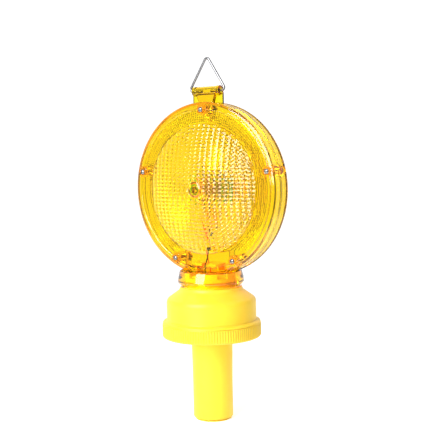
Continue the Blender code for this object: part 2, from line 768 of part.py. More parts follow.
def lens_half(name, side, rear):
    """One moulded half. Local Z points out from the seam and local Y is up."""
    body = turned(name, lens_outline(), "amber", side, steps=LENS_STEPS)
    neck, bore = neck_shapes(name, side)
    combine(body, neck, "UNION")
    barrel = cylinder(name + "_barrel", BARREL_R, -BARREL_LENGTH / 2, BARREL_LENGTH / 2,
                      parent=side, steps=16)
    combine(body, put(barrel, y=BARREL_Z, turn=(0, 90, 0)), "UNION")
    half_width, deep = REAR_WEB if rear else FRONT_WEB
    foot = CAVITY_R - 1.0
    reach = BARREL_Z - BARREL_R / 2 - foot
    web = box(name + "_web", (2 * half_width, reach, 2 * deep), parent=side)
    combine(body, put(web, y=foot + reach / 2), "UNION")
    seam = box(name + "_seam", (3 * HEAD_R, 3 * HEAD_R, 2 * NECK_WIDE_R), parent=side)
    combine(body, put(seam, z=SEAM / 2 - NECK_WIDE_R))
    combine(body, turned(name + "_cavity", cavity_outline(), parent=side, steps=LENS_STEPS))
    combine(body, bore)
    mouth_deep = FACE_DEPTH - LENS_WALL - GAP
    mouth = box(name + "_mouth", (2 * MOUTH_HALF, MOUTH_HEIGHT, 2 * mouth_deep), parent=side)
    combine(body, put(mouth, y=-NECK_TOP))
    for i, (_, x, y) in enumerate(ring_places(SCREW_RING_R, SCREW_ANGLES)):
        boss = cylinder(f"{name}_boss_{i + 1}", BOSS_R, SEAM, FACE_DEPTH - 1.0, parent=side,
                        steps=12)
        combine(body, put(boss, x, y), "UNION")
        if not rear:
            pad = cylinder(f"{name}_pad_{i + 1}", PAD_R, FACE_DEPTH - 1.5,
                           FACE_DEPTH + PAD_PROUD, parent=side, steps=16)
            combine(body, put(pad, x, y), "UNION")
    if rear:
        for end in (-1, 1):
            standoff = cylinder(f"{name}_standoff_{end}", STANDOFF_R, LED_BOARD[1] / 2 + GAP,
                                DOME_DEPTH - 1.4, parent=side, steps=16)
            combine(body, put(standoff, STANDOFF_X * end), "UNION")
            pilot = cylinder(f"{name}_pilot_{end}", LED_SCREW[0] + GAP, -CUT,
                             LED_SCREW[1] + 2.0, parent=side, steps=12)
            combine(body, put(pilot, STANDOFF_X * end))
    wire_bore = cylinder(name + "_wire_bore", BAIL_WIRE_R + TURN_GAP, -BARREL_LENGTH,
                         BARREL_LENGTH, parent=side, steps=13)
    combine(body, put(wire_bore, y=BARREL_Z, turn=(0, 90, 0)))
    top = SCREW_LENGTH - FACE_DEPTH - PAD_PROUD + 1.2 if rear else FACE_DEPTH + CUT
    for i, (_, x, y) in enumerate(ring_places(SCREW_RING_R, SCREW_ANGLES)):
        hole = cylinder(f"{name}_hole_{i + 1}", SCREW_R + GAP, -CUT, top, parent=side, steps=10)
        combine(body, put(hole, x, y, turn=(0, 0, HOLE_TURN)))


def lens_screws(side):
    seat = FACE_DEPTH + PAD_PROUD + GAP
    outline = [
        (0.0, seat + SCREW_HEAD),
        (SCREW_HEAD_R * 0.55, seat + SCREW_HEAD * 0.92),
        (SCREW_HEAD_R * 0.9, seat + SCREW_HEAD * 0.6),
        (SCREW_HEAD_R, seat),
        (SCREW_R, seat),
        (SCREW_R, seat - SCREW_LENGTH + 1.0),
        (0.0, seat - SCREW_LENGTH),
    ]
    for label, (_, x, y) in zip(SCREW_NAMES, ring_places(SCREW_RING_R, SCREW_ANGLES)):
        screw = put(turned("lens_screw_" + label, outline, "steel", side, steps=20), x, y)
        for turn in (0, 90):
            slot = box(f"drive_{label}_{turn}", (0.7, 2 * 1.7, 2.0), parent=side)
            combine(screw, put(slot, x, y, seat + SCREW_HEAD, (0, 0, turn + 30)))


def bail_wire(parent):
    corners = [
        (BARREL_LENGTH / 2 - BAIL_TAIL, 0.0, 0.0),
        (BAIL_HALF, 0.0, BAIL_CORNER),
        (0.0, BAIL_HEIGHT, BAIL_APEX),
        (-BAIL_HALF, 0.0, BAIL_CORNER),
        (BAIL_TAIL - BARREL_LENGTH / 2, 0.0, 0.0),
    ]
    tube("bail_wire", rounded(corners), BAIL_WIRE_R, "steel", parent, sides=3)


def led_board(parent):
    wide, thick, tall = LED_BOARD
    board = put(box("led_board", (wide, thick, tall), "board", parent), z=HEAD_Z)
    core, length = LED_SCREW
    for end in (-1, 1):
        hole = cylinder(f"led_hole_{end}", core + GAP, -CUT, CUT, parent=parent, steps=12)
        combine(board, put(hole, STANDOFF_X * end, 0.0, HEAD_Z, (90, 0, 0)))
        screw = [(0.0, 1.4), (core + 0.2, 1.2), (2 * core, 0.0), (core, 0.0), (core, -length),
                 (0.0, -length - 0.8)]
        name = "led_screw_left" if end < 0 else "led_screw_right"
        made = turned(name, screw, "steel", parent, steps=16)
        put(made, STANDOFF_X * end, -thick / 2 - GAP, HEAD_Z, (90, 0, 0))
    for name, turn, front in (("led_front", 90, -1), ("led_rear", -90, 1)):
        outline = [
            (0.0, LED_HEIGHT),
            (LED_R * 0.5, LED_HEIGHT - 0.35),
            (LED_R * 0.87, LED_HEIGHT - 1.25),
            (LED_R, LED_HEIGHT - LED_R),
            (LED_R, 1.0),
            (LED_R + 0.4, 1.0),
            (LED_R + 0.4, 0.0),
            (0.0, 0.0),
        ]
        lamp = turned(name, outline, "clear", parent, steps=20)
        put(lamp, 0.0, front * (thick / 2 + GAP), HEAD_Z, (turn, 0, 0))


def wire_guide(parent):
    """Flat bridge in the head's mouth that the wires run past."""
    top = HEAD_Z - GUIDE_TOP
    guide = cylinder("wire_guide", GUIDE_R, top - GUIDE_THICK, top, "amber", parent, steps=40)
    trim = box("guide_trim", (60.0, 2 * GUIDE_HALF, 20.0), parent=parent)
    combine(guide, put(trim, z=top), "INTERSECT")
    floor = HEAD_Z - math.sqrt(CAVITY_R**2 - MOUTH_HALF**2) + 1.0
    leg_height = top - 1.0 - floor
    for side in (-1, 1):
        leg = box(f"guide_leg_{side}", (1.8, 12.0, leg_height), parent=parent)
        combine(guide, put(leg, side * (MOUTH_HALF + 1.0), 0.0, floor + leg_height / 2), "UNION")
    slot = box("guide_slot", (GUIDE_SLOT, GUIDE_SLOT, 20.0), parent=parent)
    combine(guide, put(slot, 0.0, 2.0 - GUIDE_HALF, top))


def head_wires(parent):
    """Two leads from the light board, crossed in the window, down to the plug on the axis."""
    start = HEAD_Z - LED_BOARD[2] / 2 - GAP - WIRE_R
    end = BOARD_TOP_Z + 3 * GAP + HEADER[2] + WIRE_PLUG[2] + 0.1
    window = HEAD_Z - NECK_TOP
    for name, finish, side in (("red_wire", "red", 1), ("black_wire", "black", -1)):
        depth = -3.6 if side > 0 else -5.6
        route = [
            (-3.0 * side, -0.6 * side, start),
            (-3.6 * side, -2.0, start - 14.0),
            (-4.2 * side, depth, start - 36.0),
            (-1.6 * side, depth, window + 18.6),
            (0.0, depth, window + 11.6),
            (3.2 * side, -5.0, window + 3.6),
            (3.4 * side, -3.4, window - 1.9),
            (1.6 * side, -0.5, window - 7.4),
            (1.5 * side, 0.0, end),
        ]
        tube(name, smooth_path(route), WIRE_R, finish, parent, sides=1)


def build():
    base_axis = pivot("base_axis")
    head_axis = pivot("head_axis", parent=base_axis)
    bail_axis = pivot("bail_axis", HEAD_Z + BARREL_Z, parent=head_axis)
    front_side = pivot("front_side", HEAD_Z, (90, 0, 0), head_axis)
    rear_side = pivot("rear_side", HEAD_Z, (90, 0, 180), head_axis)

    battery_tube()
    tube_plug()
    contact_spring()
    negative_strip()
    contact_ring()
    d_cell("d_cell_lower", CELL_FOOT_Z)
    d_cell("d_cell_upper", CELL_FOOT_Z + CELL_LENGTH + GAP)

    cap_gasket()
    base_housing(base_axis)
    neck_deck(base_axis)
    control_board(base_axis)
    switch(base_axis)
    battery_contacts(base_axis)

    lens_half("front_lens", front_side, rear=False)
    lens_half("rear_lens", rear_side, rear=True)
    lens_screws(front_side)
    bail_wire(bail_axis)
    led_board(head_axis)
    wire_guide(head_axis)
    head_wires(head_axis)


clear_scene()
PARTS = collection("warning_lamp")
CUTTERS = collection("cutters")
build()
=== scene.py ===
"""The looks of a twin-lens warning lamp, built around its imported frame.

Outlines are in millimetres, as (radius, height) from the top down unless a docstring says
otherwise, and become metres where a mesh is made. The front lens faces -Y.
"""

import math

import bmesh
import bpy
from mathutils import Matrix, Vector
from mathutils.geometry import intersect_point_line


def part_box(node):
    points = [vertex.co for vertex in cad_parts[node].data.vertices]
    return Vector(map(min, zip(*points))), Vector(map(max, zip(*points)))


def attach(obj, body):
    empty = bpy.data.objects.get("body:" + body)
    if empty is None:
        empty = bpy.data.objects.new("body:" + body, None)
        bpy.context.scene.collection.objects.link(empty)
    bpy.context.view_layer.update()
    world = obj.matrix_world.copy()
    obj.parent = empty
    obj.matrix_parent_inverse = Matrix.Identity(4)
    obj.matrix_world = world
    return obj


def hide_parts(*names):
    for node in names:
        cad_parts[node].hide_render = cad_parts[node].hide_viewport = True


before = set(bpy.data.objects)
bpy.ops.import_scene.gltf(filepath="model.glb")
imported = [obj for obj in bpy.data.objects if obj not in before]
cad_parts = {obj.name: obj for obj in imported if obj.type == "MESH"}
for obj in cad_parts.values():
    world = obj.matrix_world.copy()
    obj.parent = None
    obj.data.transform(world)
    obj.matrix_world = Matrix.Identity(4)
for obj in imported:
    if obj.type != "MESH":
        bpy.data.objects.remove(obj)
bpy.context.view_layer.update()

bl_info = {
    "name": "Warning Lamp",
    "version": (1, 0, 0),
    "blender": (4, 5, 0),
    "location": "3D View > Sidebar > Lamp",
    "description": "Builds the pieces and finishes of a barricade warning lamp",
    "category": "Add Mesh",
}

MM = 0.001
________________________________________
■ Task
Scan the listing above. Collect all lines with the word "None".

■ Result for this task
    if empty is None:
        empty = bpy.data.objects.new("body:" + body, None)
    obj.parent = None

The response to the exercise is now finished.